SOURCE MATERIAL ▸
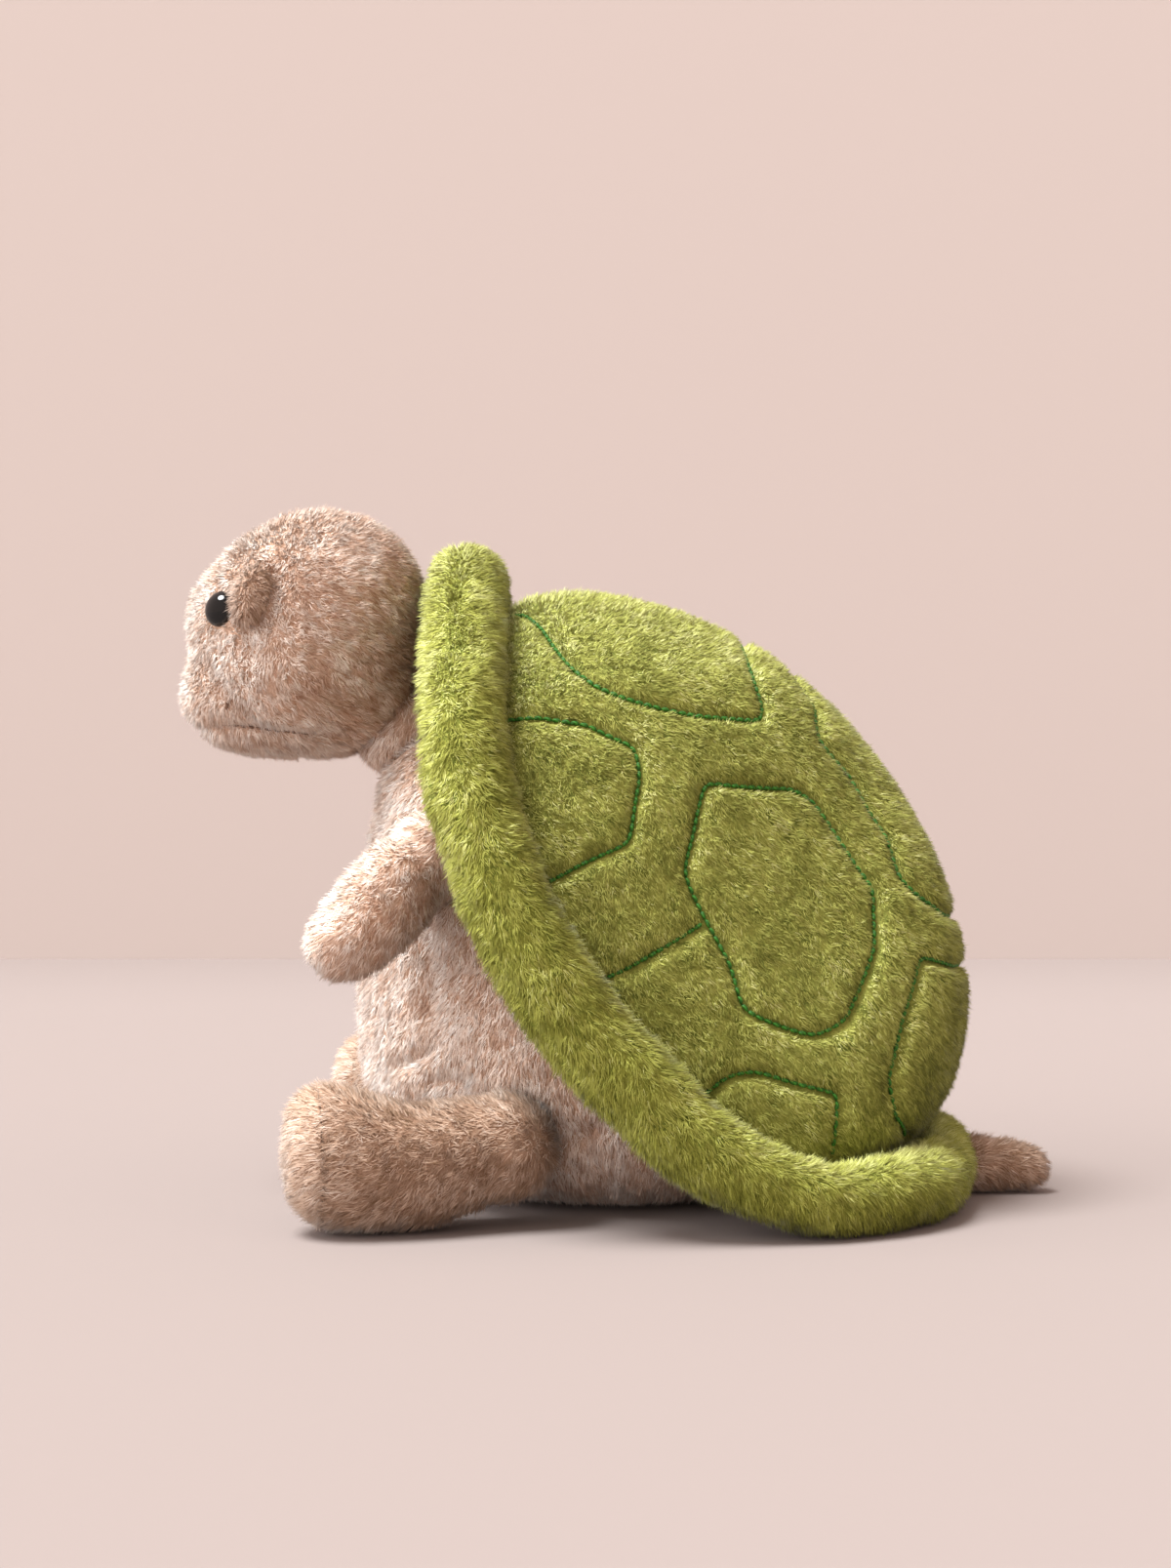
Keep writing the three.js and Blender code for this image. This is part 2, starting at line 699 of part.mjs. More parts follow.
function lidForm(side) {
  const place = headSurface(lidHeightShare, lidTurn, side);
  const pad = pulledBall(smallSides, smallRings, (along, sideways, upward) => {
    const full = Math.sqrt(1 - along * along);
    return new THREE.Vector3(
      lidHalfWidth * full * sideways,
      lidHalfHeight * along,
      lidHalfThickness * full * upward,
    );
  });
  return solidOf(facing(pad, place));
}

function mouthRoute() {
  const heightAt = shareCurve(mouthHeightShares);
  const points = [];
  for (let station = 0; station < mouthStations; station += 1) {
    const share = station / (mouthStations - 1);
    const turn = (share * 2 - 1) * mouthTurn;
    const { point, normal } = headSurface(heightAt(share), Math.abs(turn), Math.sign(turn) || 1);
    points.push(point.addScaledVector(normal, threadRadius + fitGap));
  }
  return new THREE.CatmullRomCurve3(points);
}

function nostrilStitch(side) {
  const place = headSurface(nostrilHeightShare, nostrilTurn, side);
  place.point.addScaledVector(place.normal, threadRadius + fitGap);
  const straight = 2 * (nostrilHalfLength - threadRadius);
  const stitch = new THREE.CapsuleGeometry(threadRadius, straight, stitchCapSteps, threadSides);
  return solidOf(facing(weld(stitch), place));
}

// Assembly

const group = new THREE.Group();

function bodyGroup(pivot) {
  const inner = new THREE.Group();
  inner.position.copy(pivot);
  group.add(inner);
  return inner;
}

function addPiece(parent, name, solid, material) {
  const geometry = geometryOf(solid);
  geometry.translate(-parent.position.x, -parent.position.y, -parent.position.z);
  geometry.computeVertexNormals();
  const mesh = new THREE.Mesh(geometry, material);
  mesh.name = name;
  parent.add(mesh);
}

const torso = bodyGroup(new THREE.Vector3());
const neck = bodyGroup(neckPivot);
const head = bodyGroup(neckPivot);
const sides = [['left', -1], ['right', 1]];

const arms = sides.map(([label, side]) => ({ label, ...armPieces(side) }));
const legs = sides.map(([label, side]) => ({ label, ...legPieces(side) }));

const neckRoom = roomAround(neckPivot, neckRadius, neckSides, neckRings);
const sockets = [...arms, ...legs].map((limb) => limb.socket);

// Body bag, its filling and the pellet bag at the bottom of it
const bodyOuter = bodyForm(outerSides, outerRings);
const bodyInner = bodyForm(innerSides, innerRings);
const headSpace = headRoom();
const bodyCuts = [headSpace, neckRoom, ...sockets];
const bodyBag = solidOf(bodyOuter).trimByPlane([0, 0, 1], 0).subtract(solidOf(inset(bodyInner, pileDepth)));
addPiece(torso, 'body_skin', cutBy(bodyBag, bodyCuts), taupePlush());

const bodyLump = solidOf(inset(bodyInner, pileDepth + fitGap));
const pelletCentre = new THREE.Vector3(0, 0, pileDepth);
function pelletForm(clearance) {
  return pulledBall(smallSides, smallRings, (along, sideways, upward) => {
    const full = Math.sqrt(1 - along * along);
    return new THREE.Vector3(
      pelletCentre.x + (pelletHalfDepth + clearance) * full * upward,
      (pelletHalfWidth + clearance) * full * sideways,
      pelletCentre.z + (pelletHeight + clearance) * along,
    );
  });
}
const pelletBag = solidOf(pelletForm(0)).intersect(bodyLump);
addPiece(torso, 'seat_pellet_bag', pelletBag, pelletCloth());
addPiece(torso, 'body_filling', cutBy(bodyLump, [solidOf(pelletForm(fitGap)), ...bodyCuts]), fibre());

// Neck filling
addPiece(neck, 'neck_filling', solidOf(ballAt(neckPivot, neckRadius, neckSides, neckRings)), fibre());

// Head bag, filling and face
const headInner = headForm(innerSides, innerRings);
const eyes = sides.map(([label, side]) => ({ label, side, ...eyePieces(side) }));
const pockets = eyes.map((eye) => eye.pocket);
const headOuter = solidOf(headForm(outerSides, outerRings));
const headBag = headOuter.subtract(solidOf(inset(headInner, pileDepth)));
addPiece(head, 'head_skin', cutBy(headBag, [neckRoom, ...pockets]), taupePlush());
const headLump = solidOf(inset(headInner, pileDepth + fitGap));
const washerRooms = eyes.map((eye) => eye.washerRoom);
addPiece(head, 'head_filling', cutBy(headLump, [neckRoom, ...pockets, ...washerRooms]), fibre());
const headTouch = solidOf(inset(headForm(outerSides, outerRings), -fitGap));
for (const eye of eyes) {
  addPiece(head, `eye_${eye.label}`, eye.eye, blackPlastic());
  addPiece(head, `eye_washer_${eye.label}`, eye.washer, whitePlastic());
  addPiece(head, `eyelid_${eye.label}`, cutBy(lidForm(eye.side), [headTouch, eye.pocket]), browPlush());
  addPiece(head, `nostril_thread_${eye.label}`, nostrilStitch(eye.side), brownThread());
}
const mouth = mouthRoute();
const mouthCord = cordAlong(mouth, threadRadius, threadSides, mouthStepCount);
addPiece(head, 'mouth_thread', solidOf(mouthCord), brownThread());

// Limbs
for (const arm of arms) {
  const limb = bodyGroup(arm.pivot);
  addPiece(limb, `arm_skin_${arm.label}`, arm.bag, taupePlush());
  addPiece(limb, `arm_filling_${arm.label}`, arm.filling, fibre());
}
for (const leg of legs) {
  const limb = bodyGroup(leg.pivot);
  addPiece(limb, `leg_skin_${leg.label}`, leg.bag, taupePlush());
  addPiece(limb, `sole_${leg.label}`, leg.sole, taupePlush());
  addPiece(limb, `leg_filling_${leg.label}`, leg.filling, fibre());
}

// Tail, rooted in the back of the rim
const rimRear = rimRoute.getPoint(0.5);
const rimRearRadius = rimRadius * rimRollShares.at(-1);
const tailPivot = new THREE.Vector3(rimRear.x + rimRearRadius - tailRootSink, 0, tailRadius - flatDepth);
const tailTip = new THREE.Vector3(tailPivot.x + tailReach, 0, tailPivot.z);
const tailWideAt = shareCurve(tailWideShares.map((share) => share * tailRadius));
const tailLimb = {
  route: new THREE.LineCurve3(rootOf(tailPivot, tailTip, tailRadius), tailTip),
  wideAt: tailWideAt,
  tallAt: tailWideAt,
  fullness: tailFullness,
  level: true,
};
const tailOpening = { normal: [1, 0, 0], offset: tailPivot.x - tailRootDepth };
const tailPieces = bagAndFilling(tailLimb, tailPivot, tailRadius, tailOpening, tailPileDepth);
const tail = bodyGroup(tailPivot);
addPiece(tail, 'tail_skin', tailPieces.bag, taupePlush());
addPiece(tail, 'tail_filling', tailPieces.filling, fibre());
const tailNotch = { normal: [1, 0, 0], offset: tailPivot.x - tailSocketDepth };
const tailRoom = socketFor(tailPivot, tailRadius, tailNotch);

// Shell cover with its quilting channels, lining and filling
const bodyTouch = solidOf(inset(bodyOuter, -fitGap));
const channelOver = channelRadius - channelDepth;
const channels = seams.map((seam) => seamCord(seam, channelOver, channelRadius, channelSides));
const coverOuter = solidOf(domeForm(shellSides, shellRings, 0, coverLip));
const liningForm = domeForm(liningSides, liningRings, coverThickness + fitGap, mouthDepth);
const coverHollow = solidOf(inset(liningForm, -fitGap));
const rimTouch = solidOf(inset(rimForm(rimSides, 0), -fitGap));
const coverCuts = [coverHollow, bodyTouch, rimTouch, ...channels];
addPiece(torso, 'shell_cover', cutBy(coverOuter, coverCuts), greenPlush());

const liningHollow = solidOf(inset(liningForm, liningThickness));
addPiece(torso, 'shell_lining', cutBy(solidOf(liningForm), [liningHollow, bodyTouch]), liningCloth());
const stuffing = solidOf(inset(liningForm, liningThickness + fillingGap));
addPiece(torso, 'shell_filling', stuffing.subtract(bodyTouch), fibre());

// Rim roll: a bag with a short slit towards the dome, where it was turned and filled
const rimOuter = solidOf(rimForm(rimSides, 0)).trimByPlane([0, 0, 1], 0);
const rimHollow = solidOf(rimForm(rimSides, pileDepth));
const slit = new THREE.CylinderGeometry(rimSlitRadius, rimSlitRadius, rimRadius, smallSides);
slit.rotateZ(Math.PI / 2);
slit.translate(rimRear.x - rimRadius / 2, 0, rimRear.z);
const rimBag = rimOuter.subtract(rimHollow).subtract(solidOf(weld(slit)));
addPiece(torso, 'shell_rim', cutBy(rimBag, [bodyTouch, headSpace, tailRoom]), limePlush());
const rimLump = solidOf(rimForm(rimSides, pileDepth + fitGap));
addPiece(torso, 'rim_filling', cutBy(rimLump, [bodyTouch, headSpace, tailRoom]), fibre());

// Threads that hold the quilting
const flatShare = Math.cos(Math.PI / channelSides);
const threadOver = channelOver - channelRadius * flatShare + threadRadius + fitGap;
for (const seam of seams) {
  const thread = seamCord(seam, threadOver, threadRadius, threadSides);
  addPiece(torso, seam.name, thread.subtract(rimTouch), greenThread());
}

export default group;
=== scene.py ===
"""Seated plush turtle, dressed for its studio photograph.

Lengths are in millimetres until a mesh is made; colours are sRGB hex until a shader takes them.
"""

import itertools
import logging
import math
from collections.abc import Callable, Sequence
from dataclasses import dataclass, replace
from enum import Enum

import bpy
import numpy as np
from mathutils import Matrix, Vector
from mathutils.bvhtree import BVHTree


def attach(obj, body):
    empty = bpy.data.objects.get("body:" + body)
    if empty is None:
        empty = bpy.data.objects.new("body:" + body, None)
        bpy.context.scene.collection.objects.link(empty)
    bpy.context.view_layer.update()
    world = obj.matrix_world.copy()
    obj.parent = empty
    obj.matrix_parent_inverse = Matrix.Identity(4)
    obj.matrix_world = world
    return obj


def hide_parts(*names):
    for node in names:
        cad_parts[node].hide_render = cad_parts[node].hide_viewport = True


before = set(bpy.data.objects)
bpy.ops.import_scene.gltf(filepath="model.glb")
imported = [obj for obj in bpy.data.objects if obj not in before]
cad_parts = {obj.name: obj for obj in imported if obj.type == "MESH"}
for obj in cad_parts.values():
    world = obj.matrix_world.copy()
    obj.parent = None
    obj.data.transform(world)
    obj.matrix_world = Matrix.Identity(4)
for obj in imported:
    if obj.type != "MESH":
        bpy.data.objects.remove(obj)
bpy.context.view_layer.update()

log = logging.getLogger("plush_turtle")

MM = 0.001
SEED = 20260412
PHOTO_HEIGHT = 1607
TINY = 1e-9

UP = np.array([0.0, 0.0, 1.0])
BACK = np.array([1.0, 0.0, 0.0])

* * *

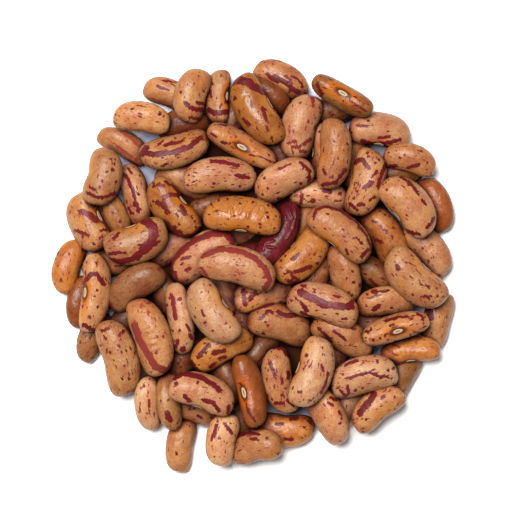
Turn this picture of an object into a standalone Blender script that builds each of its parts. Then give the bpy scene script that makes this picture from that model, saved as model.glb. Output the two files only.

DIRECTIVE ▸ Isolate each line of the listing above that includes "names". Copy it.

TASK RESPONSE ▸
def hide_parts(*names):
    for node in names:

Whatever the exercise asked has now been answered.